§ **Items from a data source**:

***

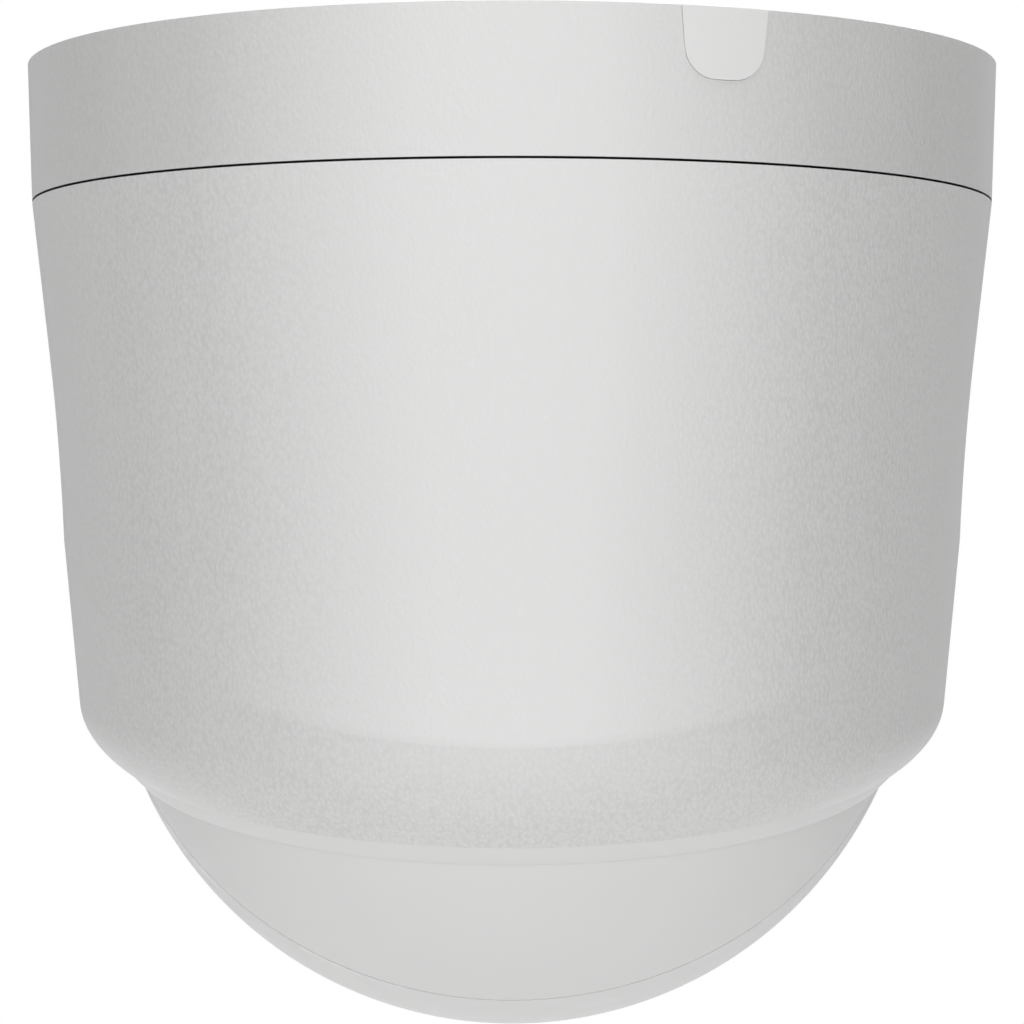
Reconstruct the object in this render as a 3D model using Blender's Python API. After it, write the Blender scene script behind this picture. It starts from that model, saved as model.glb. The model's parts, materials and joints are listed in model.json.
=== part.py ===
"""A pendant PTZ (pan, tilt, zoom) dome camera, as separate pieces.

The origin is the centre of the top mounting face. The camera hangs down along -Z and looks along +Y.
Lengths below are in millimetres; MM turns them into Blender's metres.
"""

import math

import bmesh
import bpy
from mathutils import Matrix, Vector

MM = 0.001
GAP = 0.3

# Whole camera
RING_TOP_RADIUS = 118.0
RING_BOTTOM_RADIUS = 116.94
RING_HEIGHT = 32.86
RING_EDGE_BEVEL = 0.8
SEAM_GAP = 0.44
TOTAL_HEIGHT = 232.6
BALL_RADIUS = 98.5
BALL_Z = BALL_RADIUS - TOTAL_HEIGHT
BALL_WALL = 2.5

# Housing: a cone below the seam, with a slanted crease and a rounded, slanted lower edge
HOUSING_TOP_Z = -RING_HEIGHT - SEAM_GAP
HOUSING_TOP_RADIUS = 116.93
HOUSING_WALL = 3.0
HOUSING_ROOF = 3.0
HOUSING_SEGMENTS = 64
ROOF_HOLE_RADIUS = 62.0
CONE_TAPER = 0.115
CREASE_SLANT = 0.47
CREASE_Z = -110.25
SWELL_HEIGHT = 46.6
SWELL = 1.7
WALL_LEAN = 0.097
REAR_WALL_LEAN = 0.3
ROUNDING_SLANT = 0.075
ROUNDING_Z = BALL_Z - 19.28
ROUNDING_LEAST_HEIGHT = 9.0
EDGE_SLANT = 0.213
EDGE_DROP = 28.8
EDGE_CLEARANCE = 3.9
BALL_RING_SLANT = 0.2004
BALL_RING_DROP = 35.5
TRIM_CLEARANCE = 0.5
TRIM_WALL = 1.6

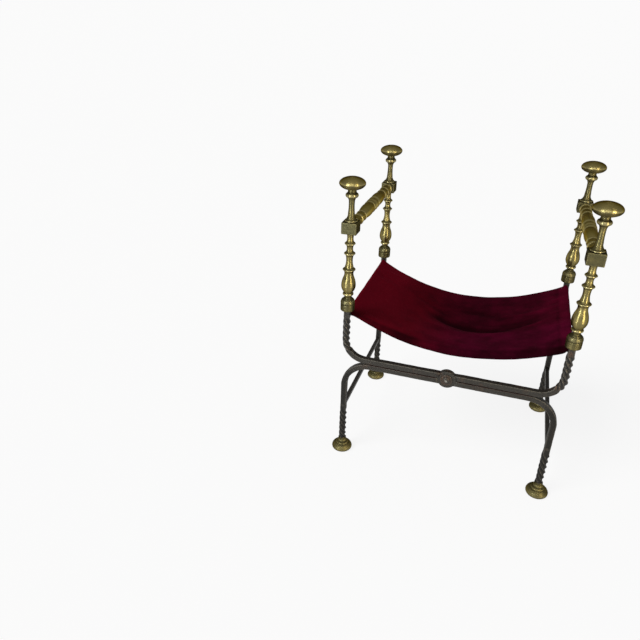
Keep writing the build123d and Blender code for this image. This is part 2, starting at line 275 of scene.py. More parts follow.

***

§ **Short task**: Locate each line with the word "Blender" and copy it.

§ **Task output**:
Reconstruct the object in this render as a 3D model using Blender's Python API. After it, write the Blender scene script behind this picture. It starts from that model, saved as model.glb. The model's parts, materials and joints are listed in model.json.
Lengths below are in millimetres; MM turns them into Blender's metres.
Keep writing the build123d and Blender code for this image. This is part 2, starting at line 275 of scene.py. More parts follow.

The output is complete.